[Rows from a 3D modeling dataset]
• • • • •
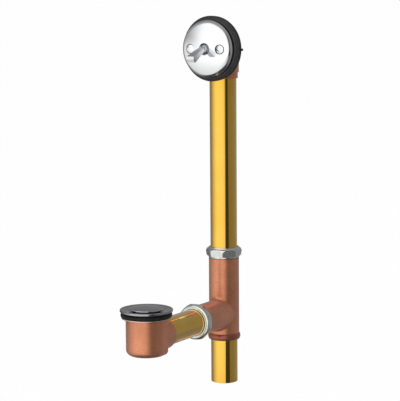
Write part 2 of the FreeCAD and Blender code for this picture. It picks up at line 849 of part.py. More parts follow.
def make_shoe_gasket():
    ring = turned([
        (flange_body_r + drain_thread_gap, shoe_top_z),
        (gasket_ring_r - 1.4, shoe_top_z),
        ((gasket_ring_r - 0.2, shoe_top_z + 0.8), (gasket_ring_r, shoe_top_z + 2.2)),
        (gasket_ring_r - 0.5, gasket_top_z),
        (flange_body_r + drain_thread_gap, gasket_top_z),
    ])
    ring.translate(Vector(0, drain_y, 0))
    return ring


def make_flange():
    low = gasket_top_z - flange_body_length
    edge = flange_edge_round
    flange = turned([
        (flange_bore_r, low),
        (flange_body_r - 0.8, low),
        (flange_body_r, low + 0.8),
        (flange_body_r, gasket_top_z),
        (flange_r - edge, gasket_top_z),
        ((flange_r, gasket_top_z + edge * 1.2), (flange_r - 0.5, flange_z - 0.3)),
        (flange_r - 1.3, flange_z),
        (flange_dish_r, flange_z - flange_dish_drop),
        (flange_bore_r, flange_z - flange_seat_drop),
    ])
    flange.translate(Vector(0, drain_y, 0))
    return flange


cap_low_z = flange_z - flange_dish_drop + cap_rise + 0.3
cap_top_z = cap_low_z + cap_edge + cap_crown
seal_top_z = cap_low_z


def make_cap():
    cap = turned([
        (0, cap_low_z),
        (cap_r - 0.5, cap_low_z),
        ((cap_r, cap_low_z + cap_edge / 2), (cap_r - 0.4, cap_low_z + cap_edge)),
        (crown_mid(cap_r - 0.4, cap_low_z + cap_edge, cap_top_z), (0, cap_top_z)),
    ])
    cap = cap.fuse(post(cap_boss_r, cap_low_z - cap_boss_length, cap_low_z))
    cap = cap.cut(post(stem_r, cap_low_z - cap_boss_length, cap_low_z))
    cap.translate(Vector(0, drain_y, 0))
    return cap


def make_seal():
    """Flat rubber ring under the cap, bevelled to sit just clear of the flange's seat."""
    slope = (flange_seat_drop - flange_dish_drop) / (flange_dish_r - flange_bore_r)
    seat_at_seal = flange_z - flange_dish_drop - slope * (flange_dish_r - seal_r)
    low_r = seal_r - 2.0
    low = seal_top_z - seal_thickness
    seal = turned([
        (cap_boss_r, seal_top_z),
        (seal_r, seal_top_z),
        (seal_r, max(seat_at_seal + seal_gap, low + 0.4)),
        (low_r, max(seat_at_seal + seal_gap - slope * 2.0, low)),
        (cap_boss_r, max(seat_at_seal + seal_gap - slope * 2.0, low)),
    ])
    seal.translate(Vector(0, drain_y, 0))
    return seal


guide_top_z = flange_z - guide_top_drop
guide_low_z = guide_top_z - guide_height


def make_guide():
    guide = post(guide_hub_r, guide_low_z, guide_top_z)
    reach = flange_bore_r - guide_bore_gap
    for turn in (45, 135):
        wing = Part.makeBox(
            2 * reach, 2 * guide_wing_half, guide_height,
            Vector(-reach, -guide_wing_half, guide_low_z))
        wing.rotate(Vector(0, 0, 0), Vector(0, 0, 1), turn)
        guide = guide.fuse(wing.common(post(reach, guide_low_z, guide_top_z)))
    guide = guide.cut(post(stem_r, guide_low_z, guide_top_z))
    guide.translate(Vector(0, drain_y, 0))
    return guide


def make_stem_nut():
    nut = prism(stem_nut_flats, 6, stem_nut_height).cut(post(stem_r, 0, stem_nut_height))
    nut.translate(Vector(0, drain_y, guide_low_z - stem_nut_height))
    return nut


def make_stem():
    """Threaded spindle with a fork at its foot for the rocker arm's eye."""
    fork_top = fork_z + fork_height
    stem = post(stem_r, fork_top - 1, cap_low_z)
    block = Part.makeBox(
        2 * fork_half_width, 2 * fork_half_depth, fork_height,
        Vector(-fork_half_width, -fork_half_depth, fork_z))
    stem = stem.fuse(block).fuse(cross_pin(fork_half_depth, fork_half_width, 0, fork_z))
    slot = rocker_eye_half_width + fork_slot_gap
    gap = Part.makeBox(
        2 * slot, 4 * fork_half_depth, fork_height - fork_roof + fork_half_depth + 1,
        Vector(-slot, -2 * fork_half_depth, fork_z - fork_half_depth - 1))
    stem = stem.cut(gap).cut(cross_pin(fork_pin_r, fork_half_width, 0, fork_z))
    stem.translate(Vector(0, drain_y, 0))
    return stem


def make_hinge_pin():
    return cross_pin(fork_pin_r, fork_half_width + 0.7, drain_y, fork_z)


def placed_up(shape, z):
    moved = shape.copy()
    moved.translate(Vector(0, 0, z))
    return moved


nodes = {
    "tailpiece": make_tailpiece(),
    "waste_tee": make_tee(),
    "tee_top_slip_washer": placed_up(slip_washer(), tee_top_z),
    "tee_top_slip_nut": placed_up(slip_nut(top_nut_turn), tee_top_z - nut_set_back),
    "tee_side_slip_washer": facing_bath(slip_washer(), branch_end_y, arm_z),
    "tee_side_slip_nut": facing_bath(slip_nut(side_nut_turn), branch_end_y + nut_set_back, arm_z),
    "overflow_tube": tube(riser_foot_z, riser_top_z),
    "overflow_elbow": make_elbow(),
    "overflow_gasket": make_gasket(),
    "overflow_face_plate": make_face_plate(),
    "face_plate_screws": make_screws(),
    "lever_bracket": make_bracket(),
    "lever_pivot_pin": make_pivot_pin(),
    "lever_tension_spring": make_tension_spring(),
    "trip_lever": make_lever(),
    "linkage_pin": make_linkage_pin(),
    "linkage_yoke": make_yoke(),
    "linkage_upper_rod": make_upper_rod(),
    "linkage_lock_nut": make_lock_nut(),
    "linkage_barrel": make_barrel(),
    "linkage_lower_rod": make_lower_rod(),
    "linkage_spring": make_coil(),
    "waste_arm_tube": facing_bath(tube(0, arm_back_y - arm_front_y), arm_back_y, arm_z),
    "rocker_arm": make_rocker(),
    "waste_shoe": make_shoe(),
    "shoe_gasket": make_shoe_gasket(),
    "drain_flange": make_flange(),
    "stopper_cap": make_cap(),
    "stopper_seal": make_seal(),
    "stopper_stem": make_stem(),
    "stopper_guide": make_guide(),
    "stopper_lock_nut": make_stem_nut(),
    "stopper_hinge_pin": make_hinge_pin(),
}

os.makedirs("parts", exist_ok=True)
for name, shape in nodes.items():
    shape.exportStep("parts/" + name + ".step")
    print(name, len(shape.Solids), round(shape.Volume / 1000, 2), shape.isValid())
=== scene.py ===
import math

import bmesh
import bpy
from mathutils import Matrix, Vector


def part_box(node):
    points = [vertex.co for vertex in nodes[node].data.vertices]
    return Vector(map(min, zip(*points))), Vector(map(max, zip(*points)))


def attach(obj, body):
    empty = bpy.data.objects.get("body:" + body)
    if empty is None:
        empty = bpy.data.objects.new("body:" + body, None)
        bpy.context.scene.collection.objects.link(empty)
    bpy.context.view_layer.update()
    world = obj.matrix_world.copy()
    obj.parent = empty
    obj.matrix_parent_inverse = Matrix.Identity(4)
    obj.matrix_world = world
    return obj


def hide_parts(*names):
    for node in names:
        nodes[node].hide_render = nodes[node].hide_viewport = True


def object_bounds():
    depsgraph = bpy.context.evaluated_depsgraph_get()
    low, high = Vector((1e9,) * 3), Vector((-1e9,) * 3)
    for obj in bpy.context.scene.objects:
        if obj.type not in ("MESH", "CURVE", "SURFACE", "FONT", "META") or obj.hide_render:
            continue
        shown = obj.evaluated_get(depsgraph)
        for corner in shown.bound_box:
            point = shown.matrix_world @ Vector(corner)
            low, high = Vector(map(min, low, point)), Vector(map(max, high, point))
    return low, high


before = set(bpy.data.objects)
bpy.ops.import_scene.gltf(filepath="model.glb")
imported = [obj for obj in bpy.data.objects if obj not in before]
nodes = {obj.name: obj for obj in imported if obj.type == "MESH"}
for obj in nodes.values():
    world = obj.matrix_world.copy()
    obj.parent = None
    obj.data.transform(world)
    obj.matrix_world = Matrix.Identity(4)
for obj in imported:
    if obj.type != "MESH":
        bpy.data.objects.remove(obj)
cadLow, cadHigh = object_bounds()
scene = bpy.context.scene
scene.view_settings.view_transform = "Standard"
print("frame loaded", len(nodes), "nodes")

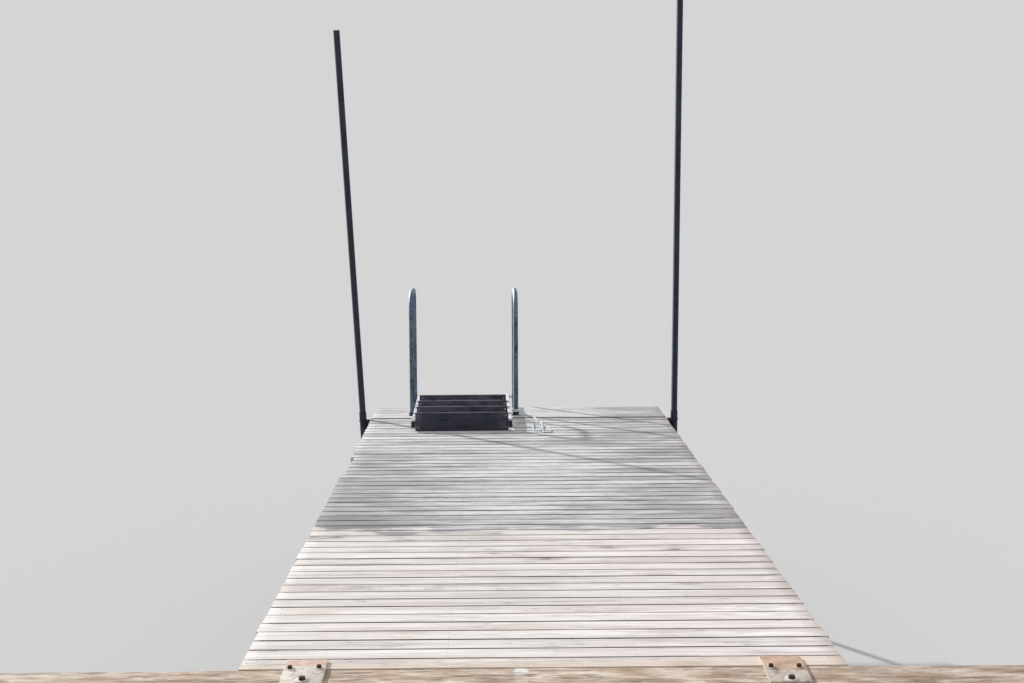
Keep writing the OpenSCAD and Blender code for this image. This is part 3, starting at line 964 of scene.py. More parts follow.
@dataclass
class Finishes:
    """Every material of the jetty, by its name."""

    made: dict[str, bpy.types.Material] = field(default_factory=dict)

    def build(self) -> None:
        """Makes them all."""
        # The deck boards' grime darkens the faces in their gaps as painted shade
        board = DeckTimber(
            "deck_board", pale=paint(254, 253, 252), dark=paint(224, 218, 215), knot=paint(150, 132, 120),
            sawn=paint(222, 205, 186), knots=0.08, streaks=0.34, rings=0.09, checks=0.85, stains=0.1,
            grime=0.92, boards=0.1, grey=paint(238, 237, 240), dull_grey=paint(178, 177, 181),
            streak_grey=paint(104, 103, 107), fresh=paint(240, 222, 204), stained=paint(110, 88, 82),
        )
        beam = BeamTimber(
            "beam_timber", pale=paint(244, 229, 214), dark=paint(170, 148, 130), knot=paint(104, 80, 60),
            sawn=paint(180, 150, 118), streaks=0.3, checks=1.0, stains=0.2, relief=0.8, ring_pitch=0.009,
            shortness=4.5,
        )
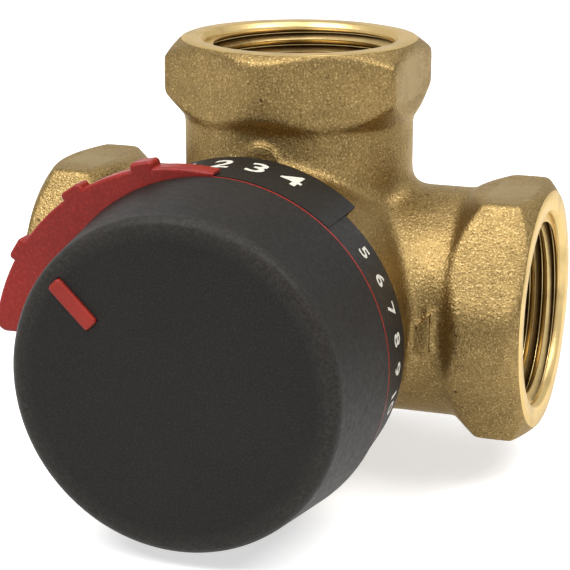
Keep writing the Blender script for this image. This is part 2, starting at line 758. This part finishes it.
• • • • •
• _EXERCISE OBJECTIVE_
Repeat the lines from the first one in the records through the line containing "return ring", exactly as written, and nothing else.

• _ANSWER BELOW_
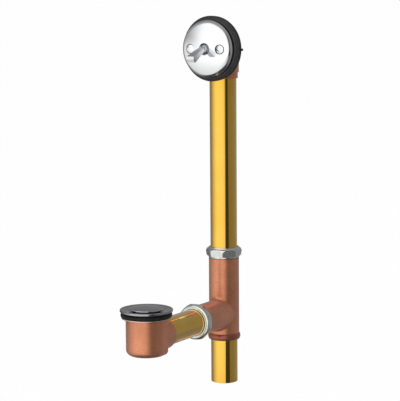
Write part 2 of the FreeCAD and Blender code for this picture. It picks up at line 849 of part.py. More parts follow.
def make_shoe_gasket():
    ring = turned([
        (flange_body_r + drain_thread_gap, shoe_top_z),
        (gasket_ring_r - 1.4, shoe_top_z),
        ((gasket_ring_r - 0.2, shoe_top_z + 0.8), (gasket_ring_r, shoe_top_z + 2.2)),
        (gasket_ring_r - 0.5, gasket_top_z),
        (flange_body_r + drain_thread_gap, gasket_top_z),
    ])
    ring.translate(Vector(0, drain_y, 0))
    return ring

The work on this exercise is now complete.